If you just met him/her and need to keep the mood casual but still want to prepare a knock out Valentines Day dinner, I might be able to help. Serious comfort food never fails and when it’s enjoyed away from the hustle and bustle, it tastes even better. And if you’re worried about not impressing enough let me remind you that the old hamburger has had a facelift and can be found boasting its new look at the top of the menu alongside it’s outrageous price tag in some of the most distinguished restaurants in the world. The gourmet burger can cost from £20, proving that the old patty and bun is back in the game.

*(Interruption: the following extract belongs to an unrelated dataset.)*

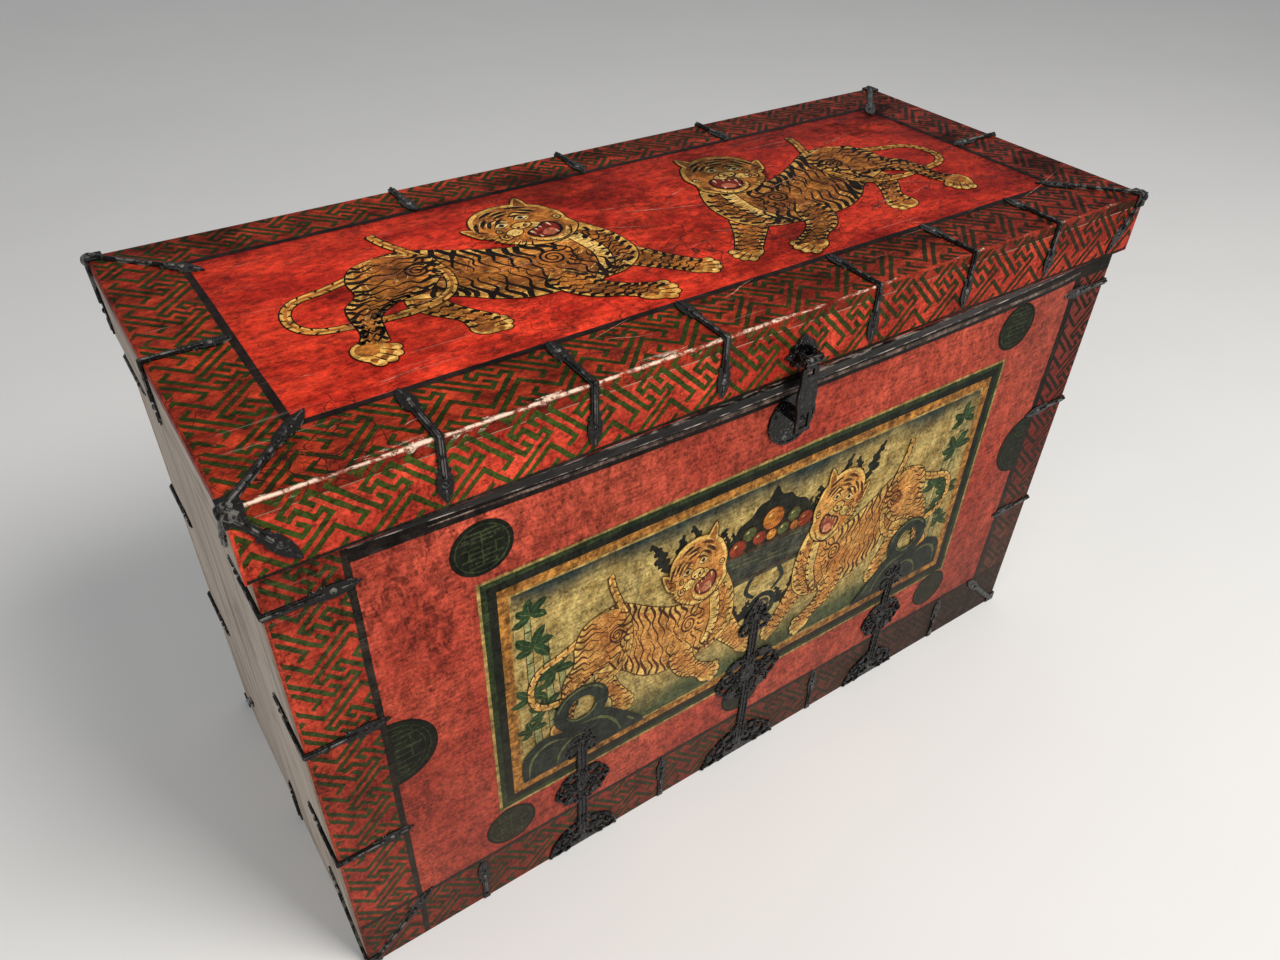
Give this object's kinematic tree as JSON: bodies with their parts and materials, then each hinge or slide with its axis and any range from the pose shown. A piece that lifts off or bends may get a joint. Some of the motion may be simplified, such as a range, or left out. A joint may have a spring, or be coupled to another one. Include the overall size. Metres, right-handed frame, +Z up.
{
  "type": "storage trunk",
  "caption": "Painted wooden trunk with a hinged shallow lid, forged iron straps and corner irons, pierced mounts and a hasp over a staple for a padlock.",
  "frame": {"origin": "middle of the box's underside, where it rests on the floor, midway along the lid and midway between the lid's front and back faces", "axes": "+X along the front to the viewer's right, +Y from the front to the back, +Z up"},
  "size_m": [1.108, 0.5013, 0.707],
  "materials": {
    "painted_board": "worn red paint over wood",
    "bare_board": "dry, unpainted",
    "dark_board": "worn dark paint",
    "forged_iron": "blackened, satin"
  },
  "bodies": {
    "box": {"front_panel": "painted_board", "front_edge_board": "painted_board", "back_board": "bare_board", "left_side": "bare_board", "right_side": "bare_board", "bottom_board": "bare_board", "front_rim": "dark_board", "left_edge_straps": "forged_iron", "right_edge_straps": "forged_iron", "rear_left_edge_straps": "forged_iron", "rear_right_edge_straps": "forged_iron", "front_bottom_straps": "forged_iron", "side_bottom_straps": "forged_iron", "back_bottom_straps": "forged_iron", "front_left_foot_iron": "forged_iron", "front_right_foot_iron": "forged_iron", "rear_left_foot_iron": "forged_iron", "rear_right_foot_iron": "forged_iron", "left_pierced_mount": "forged_iron", "middle_pierced_mount": "forged_iron", "right_pierced_mount": "forged_iron", "lock_plate": "forged_iron", "lock_staple": "forged_iron", "front_nails": "forged_iron", "left_side_nails": "forged_iron", "right_side_nails": "forged_iron", "back_nails": "forged_iron", "left_hinge_box_leaf": "forged_iron", "right_hinge_box_leaf": "forged_iron", "left_hinge_pin": "forged_iron", "right_hinge_pin": "forged_iron"},
    "lid": {"lid_top": "painted_board", "lid_front_apron": "painted_board", "lid_back_apron": "bare_board", "lid_left_apron": "bare_board", "lid_right_apron": "bare_board", "lid_battens": "bare_board", "lid_front_straps": "forged_iron", "lid_back_straps": "forged_iron", "lid_left_strap": "forged_iron", "lid_right_strap": "forged_iron", "lid_front_left_corner": "forged_iron", "lid_front_right_corner": "forged_iron", "lid_rear_left_corner": "forged_iron", "lid_rear_right_corner": "forged_iron", "lid_top_nails": "forged_iron", "lid_apron_nails": "forged_iron", "left_hinge_lid_leaf": "forged_iron", "right_hinge_lid_leaf": "forged_iron", "hasp_eye_plate": "forged_iron", "hasp_pin": "forged_iron"},
    "hasp": {"hasp": "forged_iron"}
  },
  "joints": [
    {"name": "lid_hinge", "type": "hinge", "parent": "box", "child": "lid", "pos_m": [0, 0.2403, 0.62985], "axis": [-1, 0, 0], "range_deg": [0, 100]},
    {"name": "hasp_hinge", "type": "hinge", "parent": "lid", "child": "hasp", "pos_m": [0.001, -0.25, 0.656], "axis": [-1, 0, 0], "range_deg": [-11, 150]}
  ]
}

The greatest part of creating a gourmet burger is that you can paint it like a canvas, whilst remaining true to a few key elements. First off, the ingredients. Use only excellent, fresh ingredients and it will show through in the taste. Particularly the patty, pay a visit to your local butcher or a reputable market and ask for top A grade quality patties without flavour enhancers, colorants and additives. You want to purchase patties that are about 2 1/2 cm or 1 inch thick made from a *marbled piece of beef. Don’t look for lean meat, the fat is essential to keep the burger from drying out. This will make all the difference and it won’t matter whether you’re cooking them on a stove top or on coals, you will without doubt smell the smokey meatiness wafting through the air once that fat starts to sizzle.
Remember, next to the patty, the bun is a major contributor in creating the ultimate gourmet burger. If you can not get your hands on freshly baked, hamburger buns that have not been packaged and lying on a shelf for days, then you are going to have to bake them yourself. Not as difficult as you might think it is and the overall result will keep you baking these buns every single time.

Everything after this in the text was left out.